‘18,000 displaced’ in Myanmar riots
After three days of violence last week reduced a swathe of this central Myanmar city to blackened ruins, Win Htein, a local MP, sat in a small office in Meikhtila watching relief materials from donors being stocked in an adjacent room.
Win Htein, 70, has seen much in his time. An army officer from Myanmar’s elite military academy, he turned against the regime and was jailed for a total of 20 years. Last year, he stood as an opposition National League for Democracy candidate and was elected to Parliament in a historic by-election.
But he had never seen anything like this, he told The Straits Times. He saw local people – Muslims – being dragged out of their houses and killed, and entire neighbourhoods torched.
“I saw with my own eyes, for two days, merciless killing,” he said. “I tried to stop it but then they turned against me, saying I was protecting Muslims.”

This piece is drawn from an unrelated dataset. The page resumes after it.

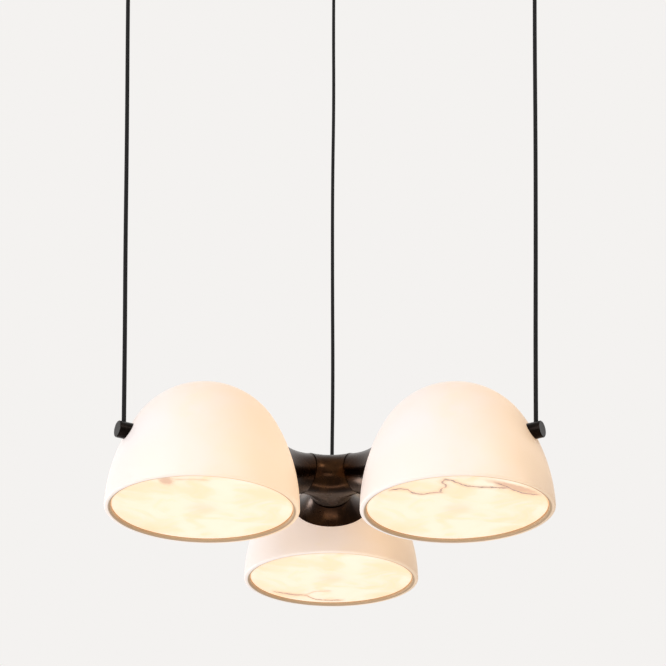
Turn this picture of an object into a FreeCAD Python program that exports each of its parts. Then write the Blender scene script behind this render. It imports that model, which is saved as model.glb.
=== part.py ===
"""Pendant lamp of three upside-down alabaster bowls on a Y-shaped bronze hub.

Three cords carry it, one from a knob on the outer side of each bowl.
Each cord ends in a ball inside its knob and in a cross joint inside a ceiling cup.
Millimetres, +Z up.  The origin is on the ceiling, on the lamp's upright axis.
The front of the lamp faces -Y.
"""
import math
import os

import FreeCAD
import Part
from FreeCAD import Vector

os.makedirs("parts", exist_ok=True)

# --- layout -------------------------------------------------------------
DROP = 1290.0              # ceiling down to the plane of the three bowl rims
ARM_REACH = 75.4           # lamp axis to each bowl's stone, at the arm's seat
NAMES = ("left", "right", "rear")
ARM_STEP = 360.0 / len(NAMES)
FIRST_AZIMUTH = -60.0      # of the left arm, from the front towards +X
AZIMUTHS = {name: FIRST_AZIMUTH + index * ARM_STEP for index, name in enumerate(NAMES)}
SPLAY = 3.3                # degrees, each cord leans outwards on its way up
UP = Vector(0, 0, 1)

# --- bowl, turned from alabaster ----------------------------------------
BOWL_R = 125.0             # outer radius at the rim
BOWL_H = 172.0             # rim to crown
CROWN_R = 107.6            # radius of the rounded crown
BOWL_WALL = 8.0
RIM_ROUND = 2.6            # soft edges of the rim

# --- diffuser disc and its magnet ---------------------------------------
DISC_RECESS = 4.0          # rim plane up to the disc's lower face
DISC_T = 8.0
DISC_GAP = 0.9             # between the disc's edge and the bowl
DISC_EDGE = 1.0            # chamfer
MAGNET_R = 13.0
MAGNET_T = 4.0
MAGNET_BORE_R = 3.0

# --- carrier inside the bowl --------------------------------------------
BAR_W = 24.0
BAR_T = 6.0
BAR_Z = 80.0               # underside of the bar above the rim plane
PAD_W = 30.0               # end pads that bear on the bowl's inside
PAD_T = 14.0
PAD_ABOVE = 13.0           # pad above the bar
PAD_BELOW = 11.0           # pad below the bar
POST_R = 6.0
FOOT_T = 3.0               # foot of the post, on the magnet
GRIP = 10.0                # length of stud or spigot held in a pad

# --- heat sink and light board ------------------------------------------
SINK_R = 46.0
SINK_BASE_T = 4.0
SINK_DEPTH = 14.0          # bar underside down to the sink's face
FIN_T = 1.8
FIN_COUNT = 12
FIN_INNER_R = 16.0
SINK_POST_GAP = 1.0
BOARD_R = 42.0
BOARD_T = 1.6
CHIP_SIZE = 5.0
CHIP_T = 1.0
CHIP_COUNT = 9
CHIP_RING_R = 32.0

# --- hub: saddle core and three bent trumpets ---------------------------
NECK_WIDE = 31.0           # half-width of the arms where the core ends
NECK_HIGH = 27.0           # half-height there
SEAM_S = 38.0              # hub axis to the seam between core and trumpet
HUB_Z = 82.7               # core's middle above the rim plane
SEAT_Z = 74.0              # middle of each trumpet's seat above the rim plane
FLARE_R = 110.0            # radius of the trumpet's flaring curve
FLARE_START = 6.0          # degrees of slope where that curve leaves the seam
FLARE_END = 45.0           # degrees of slope at its end, inside the bowl's surface
TRUMPET_WALL = 4.0
SEAM_GAP = 1.2             # depth of the visible joint line
SEAM_W = 1.3               # width of the visible joint line
WEB_T = 9.0                # solid end of the trumpet at the seam
STUD_R = 6.0
STUD_BORE_R = 3.5
STUD_IN_HUB = 16.0         # length of stud held in the core
STUD_HOLE_GAP = 0.6        # round the stud in the stone

# --- knob on the outer side of each bowl --------------------------------
KNOB_R = 11.0
KNOB_Z = 87.6              # knob axis above the rim plane
KNOB_REACH = 15.2          # stone out to the knob's outer face
CAP_T = 2.8
CAP_EDGE = 0.8
SPIGOT_R = 4.5
SPIGOT_HOLE_GAP = 0.5
BALL_R = 5.5
SOCKET_FIT = 0.05          # running fit of the rear ball
SOCKET_FLOAT = 0.8         # free play of the two front balls
PLUG_SET_BACK = 2.4        # ball centre to the end of the cap's plug
MOUTH_GAP = 0.75           # round the cord at the ball's centre
SWING = 6.3                # degrees of swing that the knob's mouth leaves

# --- cord and its ends --------------------------------------------------
CORD_R = 2.9
CORD_IN_BALL = 2.2         # cord past the ball's centre
BALL_BORE_GAP = 0.6        # round and under the cord in the ball
PIN_R = 1.25               # cross pin in the ball
PIN_FIT = 0.05             # running fit on any pin
PIN_SET_IN = 0.15          # pin ends inside the ball's surface

# --- cross joint in the ceiling cup -------------------------------------
JOINT_DROP = 20.0          # ceiling to the joint's centre
PLATE_T = 3.0
PLATE_R = 15.0             # round middle of the ceiling plate
STRAP_W = 15.0             # width of the plate's two arms
SCREW_SPAN = 24.0          # joint centre to each screw hole
SCREW_HOLE_R = 2.25
EAR_T = 3.0
EAR_W = 13.0
BLOCK_Y = 17.4             # swivel block between the ears
BLOCK_X = 12.0
BLOCK_Z = 11.0
EAR_GAP = 0.3              # block to each ear
TRUNNION_R = 3.0
FORK_PIN_R = 2.5
FORK_T = 3.0
FORK_W = 10.0
FORK_GAP = 0.4             # block to each side of the fork
BRIDGE_DROP = 14.0         # joint centre to the top of the fork's bridge
BRIDGE_T = 4.0
FERRULE_R = 5.0
FERRULE_SEAT = 1.0         # ferrule's upper end inside the bridge
FERRULE_GAP = 0.1          # round the cord in its ferrule
FORK_FLAT = 1.2            # flat left between the fork's rounded top corners
FERRULE_END = 36.0         # joint centre to the ferrule's lower end
FERRULE_NOSE = 1.6         # chamfer
CORD_TOP = 19.0            # joint centre to the cord's upper end

# --- ceiling cup --------------------------------------------------------
CUP_R = 38.0
CUP_WALL = 2.0
CUP_H = 44.0
CUP_ROUND = 6.0
CUP_HOLE_R = 9.5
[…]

Up to 40 people had been killed, he reckoned. The official count so far is 32. He estimated that the number of displaced who have fled their homes – a handful were Buddhist and the rest were Muslims – is more than twice the official number of 9,000. The Muslims were targeted by roving right-wing Buddhists in a frenzy fuelled by “hot-headed young monks”.
The violence in Meikhtila is reminiscent of last year’s sectarian violence that tore apart western Rakhine state, when minority Rohingya Muslims were driven out of their neighbourhoods by Arakanese Buddhists, who regard the Rohingya as illegal “Bengali” immigrants. Myanmar is a predominately Buddhist country, but about 5 per cent of its 60 million people are Muslims.
Anti-Muslim riots in Myanmar, driven by nationalist or right-wing Myanmar Buddhist ideology, are not new. But by and large, communities have coexisted peacefully. After a long period of iron-fisted military rule though, when army crackdowns on unrest would have been swift, fissures in society are now erupting with a taste of new freedoms.
This time, the violence was triggered by an argument between a Muslim gold-shop owner and his Buddhist customers. The gold shop quarrel, along with news that a Muslim man had allegedly killed a Buddhist monk in another locality, spurred Buddhist mobs to rampage through a Muslim neighbourhood and the situation spiralled out of control.
As he toured Meikhtila on Sunday, the United Nations Secretary-General’s special adviser on Myanmar, Vijay Nambiar, told journalists: “There is a certain degree of fear and anxiety among the people but there is no hatred.”
Win Htein said Mr Nambiar was too optimistic. He said: “I don’t think this problem can be easily solved… The hatred is too deep. This has changed things, maybe for good. I think it may be three months before the emergency can be lifted. We need to worry about reconciliation in Meikhtila before national reconciliation.”
It is clear that the scale of the violence has left the police force overwhelmed. In the small broken human bones among the ashes on a blackened slope by picturesque Meikhtila lake lies a warning for Myanmar’s rocky transition to democracy.
Locals said the bones are the remains of young Muslims from an Islamic school who had been chased by a mob and burned alive. The bones lay in the ashes amid blackened bamboo staves and burnt car tyres. It appeared the bodies had been smashed before they were burned.
A large area around the city’s main market, just off the old Yangon-Mandalay highway, was reduced to charred rubble. Along the main street for about 500m, mosques as well as Muslim houses and establishments had been torched and partially demolished. One house, burned out from the inside, had the number 786 – a symbol of the Quran used by Muslim communities in Myanmar – scrawled on its yellow wall with black spray paint and the exhortation to “root them out”.
A new Buddhist group, said to have influential backers, and using the number 969, apparently in a reference to Buddhist tenets and as a counter to the Muslims’ 786, has emerged in recent months. The fiery right-wing monk, U Wirathu, from Mandalay, has also been making inflammatory anti-Muslim speeches.
Myanmar’s army – the Tatmadaw – once feared as a tool of the ruthless dictatorial regimes that have run the country for some four decades before the transition and reforms in the last two years – stepped in under emergency rule last Friday, forcing a measure of calm. The town and its surroundings are under a curfew from 6pm to 6am. Armed troops have been stationed at road intersections and shops in the central market remain shuttered in the aftermath of the violence.
Buddhists who fled their homes are being sheltered in monasteries, while Muslims are being sheltered in government schools, locked and guarded by police.
Around the corner from Win Htein’s office, some members of 88 Generation – a group led by former political prisoners – was distributing aid.
“I live in a mixed Buddhist-Muslim neighbourhood in Yangon,” said a visiting member of 88 Generation, who is a 38-year-old Buddhist and former political prisoner who asked not to be named. “If this were to happen there, our lives would be destroyed.”
For now, Meikhtila is calm. But over the weekend, homes were torched in Ywadan village, 66km away, and in Tatkon township, on the northern edges of Naypyidaw. In Yangon, a large number of mixed Muslim-Buddhist neighbourhoods also remain on edge.